Section 7.02. Control and Delivery of Certificates.
(a) The Mayor of the City is hereby authorized to have control of the Initial
Certificate and all necessary records and proceedings pertaining thereto pending
investigation, examination, and approval of the Attorney General of the State of Texas,
registration by the Comptroller of Public Accounts of the State of Texas and registration
with, and initial exchange or transfer by, the Paying Agent/Registrar.
(b) After registration by the Comptroller of Public Accounts, delivery of the
Certificates shall be made to the initial purchasers thereof under and subject to the
general supervision and direction of the Mayor, against receipt by the City of all amounts
due to the City under the terms of sale.
(c) In the event the Mayor or City Secretary is absent or otherwise unable to
execute any document or take any action authorized herein, the Mayor Pro Tem and the
Assistant City Secretary, respectively, shall be authorized to execute such documents and
take such actions, and the performance of such duties by the Mayor Pro Tem and the
Assistant City Secretary shall for the purposes of this Ordinance have the same effect and
force as if such duties were performed by the Mayor and City Secretary, respectively.

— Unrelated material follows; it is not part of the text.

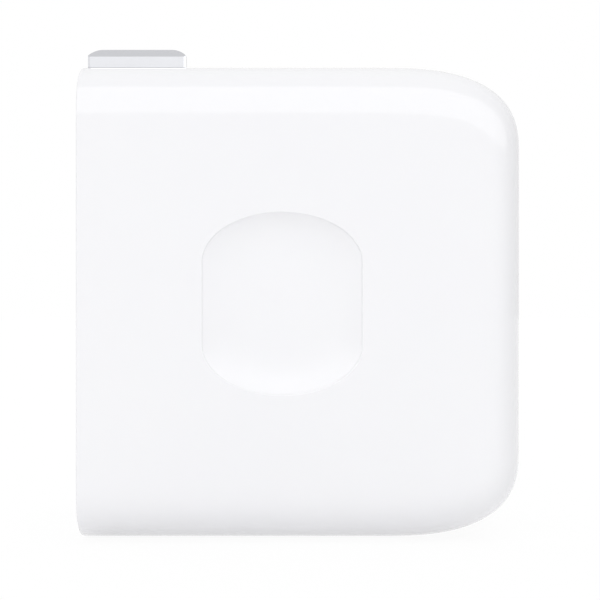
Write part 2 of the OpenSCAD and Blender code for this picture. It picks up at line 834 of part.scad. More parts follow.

Section 7.03. Deposit of Proceeds.
(a) First: All amounts received on the Closing Date as accrued interest on the
Certificates from the Certificate Date to the Closing Date shall be deposited to the
Interest and Sinking Fund.
(b) Second: The remaining balance received on the Closing Date shall be
deposited to a special account of the City, such moneys to be dedicated and used solely
for the purposes for which the Certificates are being issued as herein provided.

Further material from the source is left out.